Tout peut s’entendre, même si je ne partage pour ma part aucune de ces critiques. Mais ceux qui les portent manquent, je crois, d’esprit matérialiste. Car même un discours, pour être entendu, nécessite des moyens matériels. La voix ne se propage pas sans vibration des cordes vocales, lesquelles font vibrer l’air, lequel fait vibrer les tympans. Un discours politique ne se propage pas sans moyens matériels, c’est à dire sans réseaux sociaux, sans médias, sans tracts, sans livres, et surtout sans des milliers de militants partout en France qui se font les porte-parole dudit discours. « Changer de discours » implique donc – si c’est bien une stratégie pensée de manière globale et non pas juste la propagation d’une idée à la mode – d’avoir pensé les moyens matériels de la propagation du discours ainsi modifié. 

Le système médiatique est une partie du problème

Or, c’est là que réside le problème. Quand on veut toucher des populations rurales et, donc, plus âgées que la moyenne, il faut réfléchir aux moyens matériels qu’elles utilisent pour s’informer. Il s’agit souvent des médias traditionnels.
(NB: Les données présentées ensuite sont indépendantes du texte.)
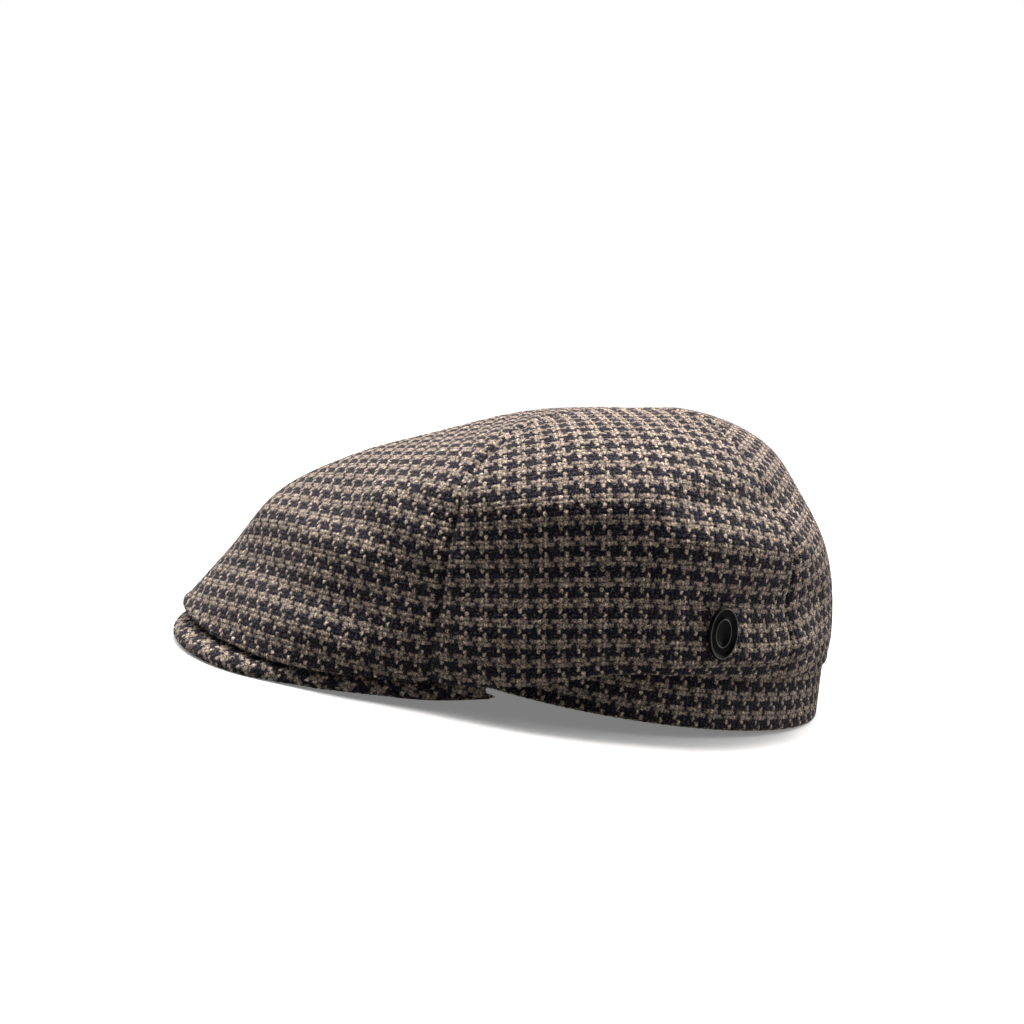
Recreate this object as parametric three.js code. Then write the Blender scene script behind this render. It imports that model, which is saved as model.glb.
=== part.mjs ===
// A flat cap in woven tweed: six crown gores, a head band, a stiffened peak and a small oval pin.
// Millimetres, +Z up, the peak towards -Y and the wearer's left towards +X.
// Every cloth piece is drawn in the wearing frame, whose origin is the middle of the head opening
// and whose Z axis is square to it, and is then tipped back to the way that the cap lies by itself.
import * as THREE from 'three';

// ---- driving dimensions -------------------------------------------------------------------------
const CLOTH = 1.8;              // crown cloth with its fused backing
const BAND_WALL = 2.4;          // band cloth folded over its tape
const SEAM_GAP = 0.45;          // clearance between neighbouring pieces
const GAP_ON_PEAK = 0.7;        // clearance under the crown's fold where it lies on the peak

const RIM_REACH = { front: 102, side: 85 };   // half length and half width of the rim, outside
const RIM_SAG = { depth: 1.3, forward: 1.2 }; // the rim hangs lower at the sides, more so forward of them
const BAND_TOP = { front: 20, back: 23 };     // height of the band above the rim plane
const BAND_LEAN = 2.5;          // how much the band's top edge is drawn in
const BAND_FOLD = 0.5;          // rounding of the fold at the band's foot

const PEAK_THICK = 4.5;         // stiff board with cloth above and below
const PEAK_SLOPE = 0.325;       // forward fall of the peak along its middle
const PEAK_ARCH = 0.00298;      // sideways bend at the root: drop = arch * x^2
const PEAK_ARCH_GAIN = 0.000015;  // how the bend eases for each millimetre forward
const PEAK_ROOT_ANGLE = 71;     // degrees from the front to each end of the peak's seam
const PEAK_ROLL = 1.3;          // radius rolled on to the peak's outer edge

const REST_PITCH = 5.1;         // degrees that the peak props the front of the cap up
const FLATTENED = 0.6;          // how far the cloth is pressed flat where it lies

const PIN = { wide: 12, tall: 20, thick: 1.9, angle: 114, row: 5.5, lean: 7, standOff: 0.5 };

// The crown's outer surface: one line of (reach from the apex axis, height) for each angle round
// the crown, measured from the front. The seat is where the turned-under edge lands.
const APEX_HEIGHT = 107;
const APEX_TILT = 0.2;          // fall of the cloth towards the front at the apex
const APEX_HOLE = 1.2;          // reach at which the gores' tips stop
const crownLines = [
  // angle, then crest, slope, shoulder, wall,
  // belly, cuff, hem, seat
  [0, [42, 97.3], [80, 79.8], [113, 62.8], [139.3, 42],
    [154.2, 15], [164.4, -2.5], [169.4, -11], [153, -13]],
  [25, [42, 97.8], [76, 82.3], [104, 65.6], [121.5, 44],
    [135.5, 15], [142.5, -2.5], [144.5, -12.5], [134, -10]],
  [55, [40, 101.3], [79, 88], [95.5, 75], [102.3, 61],
    [105, 28], [105, 9], [101.5, -3], [95, 1.5]],
  [75, [38, 103.8], [79, 92.2], [93.5, 81], [98, 68],
    [99, 38], [99, 18], [96, 5], [86.5, 17]],
  [90, [36, 105.6], [76, 95.5], [91, 84.5], [95.6, 71],
    [96.5, 44], [96.5, 27], [93, 14.5], [84.2, 22.3]],
  [110, [34, 108.2], [71, 98.2], [86.5, 86.8], [92.8, 72],
    [96, 45], [95.5, 31], [91.5, 20.5], [84.3, 22.6]],
  [135, [30, 110.6], [58.3, 101.9], [75.8, 88.3], [89.6, 70],
    [95.6, 44], [96.3, 31], [94, 21.5], [89, 23.4]],
  [180, [25, 111.3], [58.6, 102.9], [73.2, 88.7], [88, 70],
    [97.6, 44], [99.7, 31], [99.8, 23.9], [97.2, 24.1]],
];

// Where the side seams run: degrees from the front at the apex and at each row above.
const sideSeams = {
  front: [46, 43, 50.5, 52.5, 54, 55, 55.2, 55.3, 55.5],
  back: [135, 133, 129.5, 131.5, 133, 134.5, 135.5, 136, 136],
};

// Half of the peak's outline in plan, from its tip to its end on the rim.
const peakOutline = [
  // x    y
  [0, -170.5],
  [26, -166.5],
  [48, -154],
  [64, -135.5],
  [74, -109],
  [80, -80],
  [82.5, -57],
  [81.5, -38],
];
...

La stratégie du « changement de discours » repose donc sur l’idée que le système médiatique se fasse le relai fidèle d’un discours et non qu’il cherche à le pervertir. Pour le dire de manière claire : cette stratégie repose sur l’idée que le système médiatique traditionnel fasse de l’information et non pas de la propagande. Or je crois que chacun peut constater aujourd’hui combien ce système médiatique en est incapable et qu’il transforme sans vergogne les discours insoumis pour le cessez-le-feu en quasi apologie du terrorisme ou de soutien inconditionnel au Hamas. Hors de toute réalité et, même, de toute once de déontologie. 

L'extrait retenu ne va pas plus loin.